Ein großer Teil der Männer verbessert das karge Leben durch zusätzliche Einkünfte außerhalb des Tals: das farbenfrohe Dekor findet vor allem in ländlichen Regionen Mitteleuropas großen Gefallen. Die Fassaner Maler wandern zu Fuß durch die Dolomitentäler und über die Alpenpässe nach Norden. Sie arbeiten in Vorarlberg, Tirol, im Salzburger Land und in Südbayern ebenso wie in der Steiermark und in Kärnten. Ihre Spuren finden sich auch in der Schweiz und selbst in Ungarn. Postkarten - oftmals handgemalt - berichten über Reiseziele, Kontakte und Erlebnisse der Maler. Die Wanderschaft der Männer bürdet den Frauen im Fassatal zusätzlich zu Haushalt und Familie die gesamte Feldarbeit auf.

Gadertaler Truhentischler

Die Enneberger oder Gadertaler Truhen nehmen unter den ladinischen Möbeln eine Sonderstellung ein. Die Vorderfront der Sockeltruhen zeigt eine klare architektonische Gliederung. In den Feldern mit aufgelegten Rundbögen, Maßwerkauflagen u.a. wirken ornamentale Traditionen der Renaissance nach. In der zweiten Hälfte des 18. Jahrhunderts tritt eine reiche, einfarbig hinterlegte Flach- schnittornamentik als neues dekoratives Element hinzu.

Die verfeinerte Tischlerarbeit entwickelt sich im 18. und 19. Jahrhundert zu einem Nebenerwerb, vor allem der Kleinbauern. Sie verkaufen viele Truhen in den ladinischen Tälern, aber auch nach Tirol.

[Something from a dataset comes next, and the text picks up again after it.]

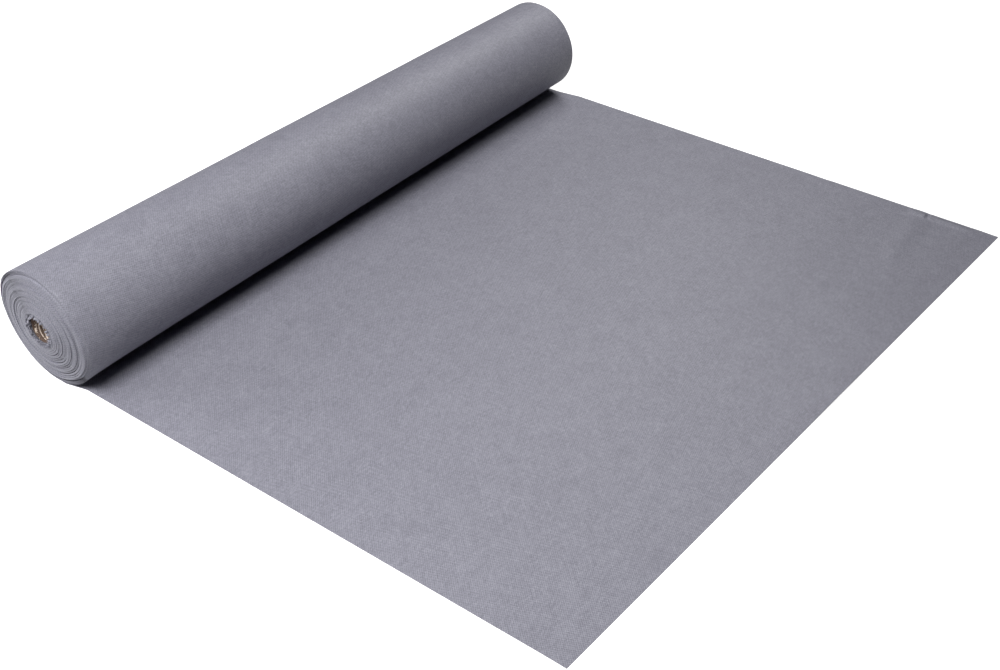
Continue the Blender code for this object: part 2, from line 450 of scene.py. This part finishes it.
# Turns lie close in bunches of 2 or 3, with uneven gaps between the bunches. The innermost lie
# loose, each by itself. A new bunch begins only while enough turns are left before the loose ones
BUNCH_SIZES = (2, 4)
ENOUGH_TURNS = 3
CLOSE_STEP = 0.00138
GAP_SHARES = (0.5, 1.5)
LOOSE_TURNS = 4
LOOSE_STEP = 0.0022

# The edges at the -X end make a low dome. Each bunch has slid by itself, except at the outside and
# next to the core, and the slip changes at the end of a turn
DOME_POWER = 1.6
BUNCH_SEED = 21
BUNCH_SLIP = 0.0014
SLIP_CHANGE = (0.8, 1.0)
SLIPPED_SHARES = (0, 0.06, 0.9, 1)

# A wave that runs along the edge, slightly out of step with the turns
EDGE_WAVE = 0.0004
EDGE_WAVE_PACE = 0.97
EDGE_WAVE_SWING = 2.0
EDGE_WAVE_DRIFT = 0.35

# The outer turns stand out a little at the back near the ground, and lie back at the front near
# the top
TILT = 0.0006
TILT_ANGLE = math.radians(45)
TILT_REACH = 0.015

# The innermost edge is frayed, and crimped in over the core's end. Both grow over the last turns
FRAY = 0.0025
FRAY_GROWS = (TURNS - FRAYED_TURNS - 1, TURNS - 0.6)
LIP = 0.0034
LIP_LENGTH = 0.0042
LIP_GROWS = (TURNS - 1.3, TURNS - 0.7)
LIP_RAGGEDNESS = 0.25

# The teeth of a frayed edge: how far they are blurred into each other, evened out and cut off
TEETH_BLUR = (0.3, 0.4, 0.3)
TEETH_SPREAD = 0.6
TEETH_LIMIT = 1.8


def bunches(draw):
    """The numbers of the turns at which a new bunch of turns begins."""
    starts = [0]
    while starts[-1] < TURNS - LOOSE_TURNS - ENOUGH_TURNS:
        starts.append(starts[-1] + int(draw.integers(*BUNCH_SIZES)))
    return starts + list(range(TURNS - LOOSE_TURNS + 1, TURNS + 1))


def turn_radii(draw, starts, outside, inside):
    """The radius where each turn begins: turns lie close in a bunch, with a gap between bunches."""
    steps = np.full(TURNS, CLOSE_STEP)
    steps[-LOOSE_TURNS:] = LOOSE_STEP
    gaps = np.zeros(TURNS)
    gaps[[start for start in starts[1:] if start < TURNS - LOOSE_TURNS]] = 1
    gaps = gaps * draw.uniform(*GAP_SHARES, TURNS)
    steps += gaps * (outside - inside - steps.sum()) / gaps.sum()
    return outside - np.append(0, np.cumsum(steps))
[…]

Silberfiligran aus Cortina d´Ampezzo

Venezianische Goldschmiede beeinflussen die Herstellung von Frauenschmuck aus dünnen geflochtenen Silberfäden im 18. Jahrhundert in Cortina. 1874 richtet die lokale Kunstschule einen speziellen Lehrgang für Filigrankunst ein. Die Technik verfeinert sich in der Folge, die Produktpalette wird wesentlich erweitert. Nach der Mitte des 19. Jahrhunderts nimmt der Fremdenverkehr stark zu und steigert den Bedarf an Souvenirs. Beide Faktoren führen zu einer Blüte der Ampezzaner Filigrantechnik, die sich zu einem wichtigen Wirtschaftsfaktor entwickelt. Berühmt werden besonders die detailgetreuen Nachahmungen von Blumen, vor allem Edelweiß, Maiglöckchen und Anemonen.

Schließlich überwiegen kommerzielle Interessen das Streben nach Innovation, die künstlerisch orientierte Ausbildung verliert an Bedeutung. 1894 schließt die Kunstschule - kreative Erneuerung bleibt aus. Trotzdem lebt die Filigranproduktion in Ampezzo bis zum Zusammenbruch des lokalen und internationalen Marktes zu Beginn des ersten Weltkriegs weiter.